Die SBB entschieden sich, die betroffene Fahrbahn über sieben Kilometer komplett zu erneuern. Die Fahrbahn nur an den zahlreichen beschädigten Stellen zu reparieren, käme einem Flickwerk gleich, teilte das Bahnunternehmen am Donnerstag mit.
Die Sanierung der gesamten Fahrbahn sei die einzige Variante, die langfristig die Sicherheit im Tunnel garantiere, sagte SBB-Chef Vincent Ducrot vor den Medien in Bern. Sie beanspruche viel Zeit. Schliesslich baue man nicht schnell mal sieben Kilometer in einem Tunnel.
Schaden ist versichert
Dies hat zur Folge, dass die Reparaturarbeiten weit länger dauern als ursprünglich angenommen. Die Verantwortlichen der SBB gehen davon aus, dass beide Röhren des Basistunnels wohl erst im Verlaufe des Septembers 2024 wieder vollständig befahrbar sind.
Peter Kummer, Leiter Infrastruktur bei den SBB, sagte, es bestünden Chancen, dass die Arbeiten früher fertig werden. «Wir sehen aber auch Risiken, dass sie länger dauern könnten», sagte er.

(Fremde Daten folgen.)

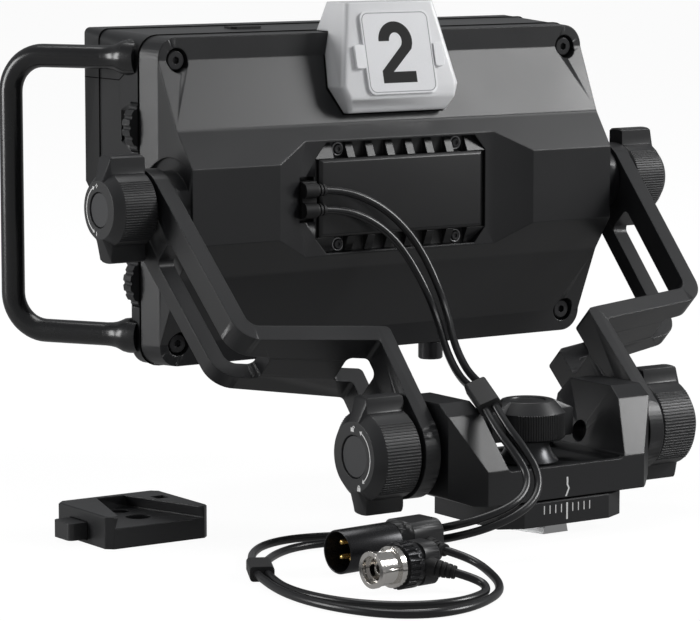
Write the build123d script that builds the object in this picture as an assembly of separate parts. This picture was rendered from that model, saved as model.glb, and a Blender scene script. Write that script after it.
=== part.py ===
from build123d import *
import math
import os

os.makedirs("parts", exist_ok=True)

# Studio camera viewfinder, all sizes in millimetres.
# Origin at the bottom centre of the dovetail foot, X across, Y towards the operator, Z up.

# Driving dimensions, head
HEAD_Z = 143.7
HEAD_HALF_HEIGHT = 76.4
HEAD_HALF_WIDTH = 124.5
COVER_HALF_WIDTH = HEAD_HALF_WIDTH - 2.5
BAND_HALF_WIDTH = HEAD_HALF_WIDTH - 4.1
COVER_WALL = 2.6
HOUSING_WALL = 3.0
COVER_Y = 119.8
LENS_FRONT_Y = 98.1
LENS_HALF_TOP = 25.4
LENS_HALF_LOW = 33.5
SLOPE_Y = 104.6
SLOPE_HALF = 34.0
BAND_Y = 92.5
BAND_HALF = 17.5
POCKET_Y = 99.5
POCKET_HALF_IN = 54.5
POCKET_HALF_OUT = 73.0
CORNER_RADIUS = 10.0
FRAME_HALF_WIDTH = 57.0
FRAME_HALF_HEIGHT = 29.0
SEAM_Y = 132.5
BEZEL_Y = 168.0
FRONT_Y = 182.0
SCREEN_WIDTH = 155.0
SCREEN_HEIGHT = 87.0
SCREEN_Z = 163.5
# Driving dimensions, yoke
TILT_Y = 110.2
FOLD_Y = 6.0
FOLD_Z = 39.5
ARM_THICK = 8.0
HUB_X = HEAD_HALF_WIDTH + 3.2
ARM_INNER_X = HEAD_HALF_WIDTH + 5.2
STUD_RADIUS = 4.95
SHAFT_CLEARANCE = 0.05
THREAD_RADIUS = 4.0
UPPER_KNOB_RADIUS = 17.5
UPPER_WING_RADIUS = 24.5
LOWER_KNOB_RADIUS = 20.5
LOWER_WING_RADIUS = 26.5
PAN_KNOB_RADIUS = 17.0
# Driving dimensions, bracket and foot
BRACKET_HALF_WIDTH = 56.6
UPPER_KNOB_X = ARM_INNER_X + ARM_THICK + 0.1
LOWER_BOSS_X = BRACKET_HALF_WIDTH + 3.0 + ARM_THICK
LOWER_KNOB_X = LOWER_BOSS_X + 0.6
BRACKET_FRONT_Y = -29.6
BRACKET_BACK_Y = 27.0
BRACKET_BOTTOM_Z = 17.5
BRACKET_FLOOR_Z = 29.5
BRACKET_LIP_Z = 32.0
EAR_TOP_Z = 62.0
PLATE_BOTTOM_Z = 5.5
PLATE_TOP_Z = 16.6
PLATE_HALF_WIDTH = 34.5
# Driving dimensions, handles, cables and plugs
HANDLE_TUBE_RADIUS = 5.5
HANDLE_BEND_RADIUS = 17.5
HANDLE_Z = 64.65
HANDLE_OUT_X = HEAD_HALF_WIDTH + 32.5
HANDLE_OUT_Y = 195.0
HANDLE_ROOT_Y = 144.0
CABLE_RADIUS = 1.8
CABLE_PITCH = 4.4
WHEEL_RADIUS = 14.0
WHEEL_WIDTH = 6.7
WHEEL_X = 8.9 - HEAD_HALF_WIDTH
WHEEL_Y = 136.15
SHOE_HEIGHT = 14.5
XLR_RADIUS = 9.5
BNC_RING_RADIUS = 7.25


# Shape helpers
def block(x0, x1, y0, y1, z0, z1):
    centre = Pos((x0 + x1) / 2, (y0 + y1) / 2, (z0 + z1) / 2)
    return centre * Box(abs(x1 - x0), abs(y1 - y0), abs(z1 - z0))


def rod(start, end, radius, far_radius=None):
    start = Vector(start)
    axis = Vector(end) - start
    plane = Plane(origin=start, z_dir=axis)
    low = (Align.CENTER, Align.CENTER, Align.MIN)
    if far_radius is None or abs(far_radius - radius) < 1e-6:
        return plane * Cylinder(radius, axis.length, align=low)
    return plane * Cone(radius, far_radius, axis.length, align=low)


def prism_x(points, x0, x1):
    plane = Plane(origin=(x0, 0, 0), x_dir=(0, 1, 0), z_dir=(1, 0, 0))
    return extrude(plane * Polygon(*points, align=None), x1 - x0, dir=plane.z_dir)


def prism_y(points, y0, y1):
    plane = Plane(origin=(0, y0, 0), x_dir=(1, 0, 0), z_dir=(0, 1, 0))
    turned = [(x, -z) for x, z in points]
    return extrude(plane * Polygon(*turned, align=None), y1 - y0, dir=plane.z_dir)


def prism_z(points, z0, z1):
    plane = Plane.XY.offset(z0)
    return extrude(plane * Polygon(*points, align=None), z1 - z0, dir=plane.z_dir)


def mirrored(points):
    return points + [(-a, b) for a, b in reversed(points)]


def flipped(points, centre):
    upper = [(y, centre + dz) for y, dz in points]
    lower = [(y, centre - dz) for y, dz in reversed(points)]
    return upper + lower


def mirror_x(shape):
    return mirror(shape, about=Plane.YZ)


def tube(points, radius):
    turns = []
    for i in range(1, len(points) - 1):
        before = Vector(*points[i]) - Vector(*points[i - 1])
        after = Vector(*points[i + 1]) - Vector(*points[i])
        turn = math.radians(before.get_angle(after))
        turns.append(0.45 * min(before.length, after.length) / math.tan(turn / 2))
    path = FilletPolyline(*points, radius=turns)
    plane = Plane(origin=path @ 0, z_dir=path % 0)
    solid = sweep(plane * Circle(radius), path=path)
    return solid, turns, path.length


def save(name, shape):
    if isinstance(shape, (list, tuple)):
        shape = Compound(children=list(shape))
    export_step(shape, "parts/" + name + ".step")


# Rear cover, a shell whose panels slope in to a raised band
crown_y = COVER_Y - 0.55
crown_half = HEAD_HALF_HEIGHT - 11.0
side = [(SEAM_Y, HEAD_HALF_HEIGHT), (COVER_Y, HEAD_HALF_HEIGHT - 0.4), (crown_y, crown_half)]
side += [(SLOPE_Y, SLOPE_HALF), (BAND_Y, BAND_HALF)]
reach_x = HEAD_HALF_WIDTH + 6.0
reach_z = HEAD_HALF_HEIGHT + 20.0


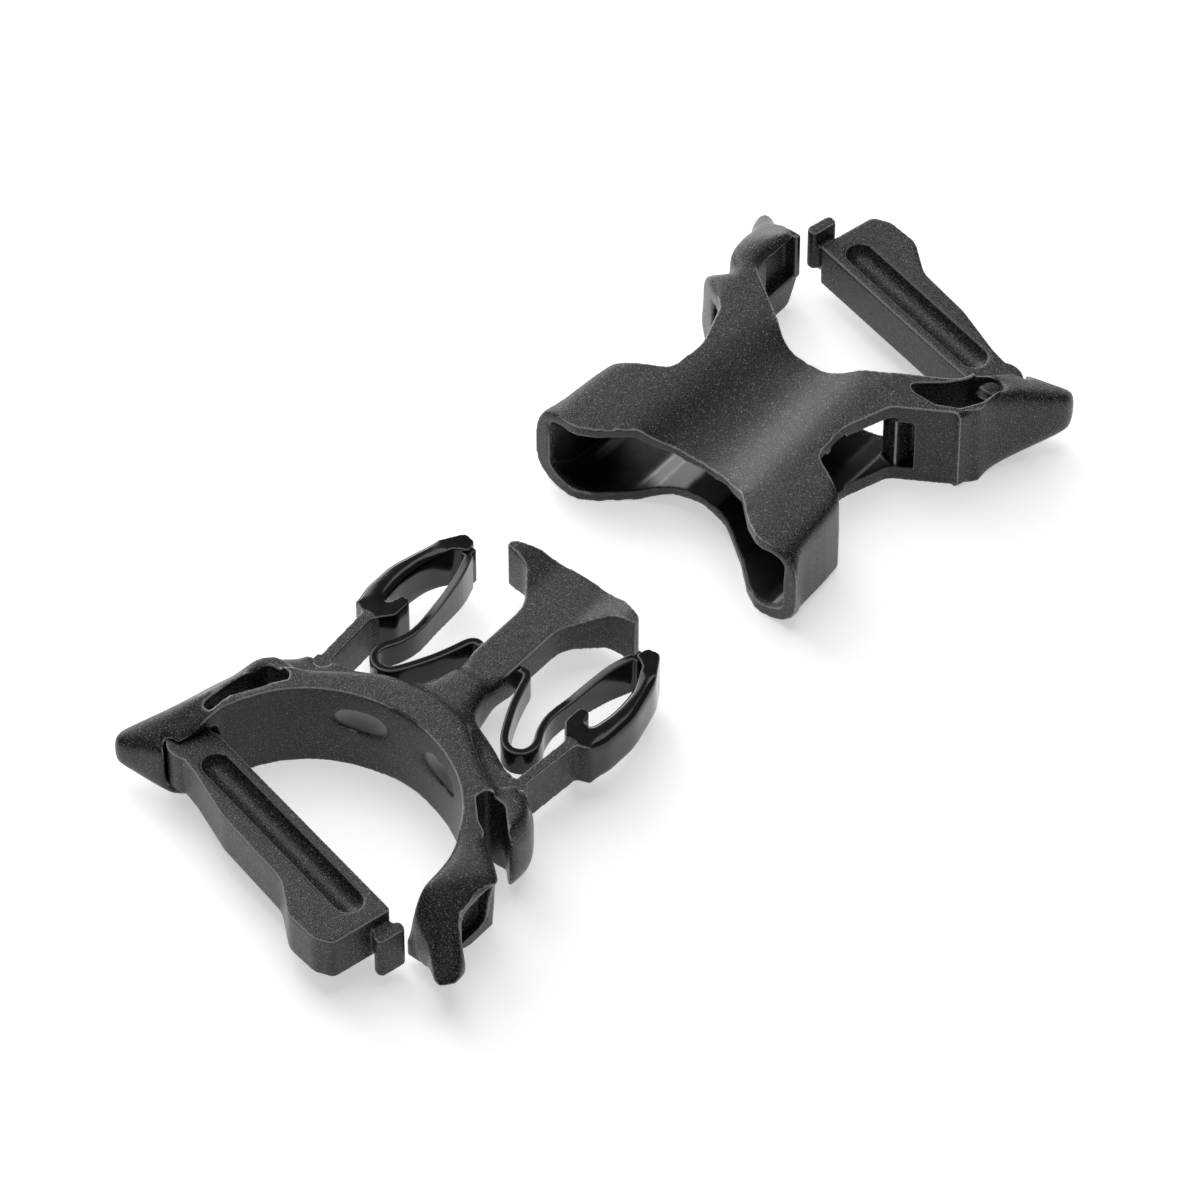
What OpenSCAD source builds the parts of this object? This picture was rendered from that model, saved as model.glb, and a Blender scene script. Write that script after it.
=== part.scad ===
// Side release buckle for 25 mm webbing, lying unfastened: plug half at -Y, socket half at +Y.
// Each half has a split webbing bar that swings out of a hook ear, so the buckle goes on without sewing.
// X runs across the webbing, Y along it, Z up from the surface that both halves lie on.

/* [Body] */
// Thickness of both halves
body_h = 9.8; // [9.4:0.1:10.4]
// Half width between the ears, where the webbing passes
slot_half_w = 13.2; // [13:0.1:13.6]
// How far the root ears reach to the side
root_reach = 20.9; // [20.5:0.1:21.5]
// How far the plug's hook ear reaches to the side
hook_reach = 20.8; // [20.4:0.1:21]

/* [Plug half] */
// Y of the front edge of the guide
guide_front_y = -2.1; // [-2.5:0.1:-1.5]
// Half width of the guide's neck
neck_half_w = 2.1; // [1.8:0.1:2.3]
// Half width of the guide's head
head_half_w = 7.5; // [7:0.1:7.8]
// Thickness of the guide's neck
neck_h = 3.4; // [3:0.1:3.6]
// Thickness of the guide's head at its ends
head_h = 5.4; // [5:0.1:5.8]

/* [Latches] */
// Height of the latch arms and heads
latch_h = 4.8; // [4.2:0.1:5.2]
// Thickness of the latch arms
arm_t = 1.1; // [1:0.1:1.4]
// Thickness of the return springs
spring_t = 0.75; // [0.6:0.05:0.9]
// Height of the return springs
spring_h = 2.8; // [2.2:0.1:3.4]

/* [Socket half] */
// Y of the front of the two lobes
mouth_y = 9.1; // [8.8:0.1:9.8]
// Half width of the mouth outside
mouth_half_w = 15.3; // [15:0.1:15.6]
// Wall of the socket
socket_wall = 1.2; // [1:0.1:1.3]
// How far the middle of the mouth lies behind the lobes
mouth_recess = 5.4; // [4.8:0.1:5.6]

/* [Webbing bars] */
// Thickness of the webbing bars
bar_h = 4.8; // [4.4:0.1:5.2]
// Swing of both bars as they lie, in degrees
bar_open = 12.8; // [11:0.1:14]
// Length of the plug's bar from root to end
plug_bar_l = 25.5; // [25.3:0.1:25.7]
// Length of the socket's bar from root to end
socket_bar_l = 22.6; // [22.4:0.1:22.8]

/* [Hidden] */
$fn = 48;

mid_z = body_h / 2;
// Local zero of the plug's outlines: 3.1 behind the guide's front edge
plug_y = guide_front_y + 3.1;
// Local zero of the socket's outlines: the outlines put the lobes' front at 8.1
socket_y = mouth_y - 8.1;
// Both webbing ends are one design: how far the socket's lies from the plug's turned half round
web_end_shift = -1.35;
// How much nearer to the middle the socket's hook ear stands
hook_in = 2.3;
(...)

Die Schadenssumme beträgt nach aktuellem Kenntnisstand rund 100 bis 130 Millionen Franken. Das Bahnunternehmen verfüge über eine Versicherung für solche Ereignisse, hielten die SBB fest. Zur Haftungsfrage sagte Ducrot: «Grundsätzlich haftet, wer den Lokführer stellt.» Doch vorerst müsse die Untersuchung der Schweizerischen Sicherheitsuntersuchungsstelle (Sust) abgewartet werden.
Schwierige Verhältnisse
Unter logistisch und klimatisch «sehr anspruchsvollen Verhältnissen», bei Temperaturen über 40 Grad, würden derzeit pro Woche rund 300 Meter der insgesamt auf sieben Kilometern beschädigten Fahrbahn erneuert, sagte Peter Kummer, Leiter Infrastruktur bei den SBB. «Es ist sehr staubig und dreckig», sagte er. Die Arbeiter müssten alle 40 Minuten eine Pause in einem kühlen Raum einlegen.
Auf der ganzen Strecke werden die Schienen ersetzt sowie mehr als 20'000 Schwellenblöcke und die Betonschicht, in die sie eingegossen sind. Als Folge der gravierenden Entgleisung werde der betroffene Radtyp häufiger kontrolliert, sagte Ducrot.
Keine Preissenkung
Die Trassen durch den Gotthard-Basistunnel während der Reparaturarbeiten seien «nach sorgfältiger Abwägung aller Bedürfnisse» verteilt worden, halten die SBB fest. Ab dem Fahrplanwechsel im Dezember bis vorerst an Ostern 2024 sollen die Kapazitäten für den Güterverkehr unter der Woche und für den Personenverkehr am Wochenende erhöht werden.
Diese Pläne begrüsste die Interessenvertretung der Kundinnen und Kunden des öffentlichen Verkehrs Pro Bahn. Die SBB müssten nun im Gotthard-Basistunnel die noch vorhandenen Trassen möglichst den sehr gut besetzten Zügen von und nach Italien zur Verfügung stellen, sagte ein Vorstandsmitglied auf Anfrage.
Am Donnerstag kamen auch wieder Forderungen nach Rabatten oder Sonderlösungen für Bahnreisende von und ins Tessin, etwa von der Tessiner Regierung und von Pro Bahn. Die Preise wegen der Einschränkungen temporär anpassen wollen die SBB-Verantwortlichen aber nicht.
Alliance Swiss Pass, die Dachorganisation von 250 Transportunternehmen und 18 Tarifverbünden der Schweiz, verwies dazu auf Anfrage auf Massnahmen, welche die SBB schon im August bekanntgegeben hatten: Das Generalabonnement (GA) Night für unter 25-Jährige mit Wohnort Tessin ist seit 10. September jeweils am Sonntag bereits ab 18 statt 19 Uhr zur Fahrt in die Deutsch- und Westschweiz gültig.
Auch gibt es bis Ende November einen Rabatt für den Gepäck- und Velotransport ins Tessin und zurück. Weitere Massnahmen seien nicht geplant.
Entgleisung am 10. August
Zur Entgleisung des Güterzuges war es am 10. August in der Weströhre des Tunnels gekommen. Und zwar, weil an einem Wagen ein Rad gebrochen war. Der Lokführer blieb unverletzt.
Bereits seit dem 23. August verkehrt der Güterverkehr wieder durch die unbeschädigte Oströhre. Der Personenverkehr zwischen der Deutschschweiz und dem Tessin wird seit dem Unfall grossmehrheitlich über die Panoramastrecke umgeleitet.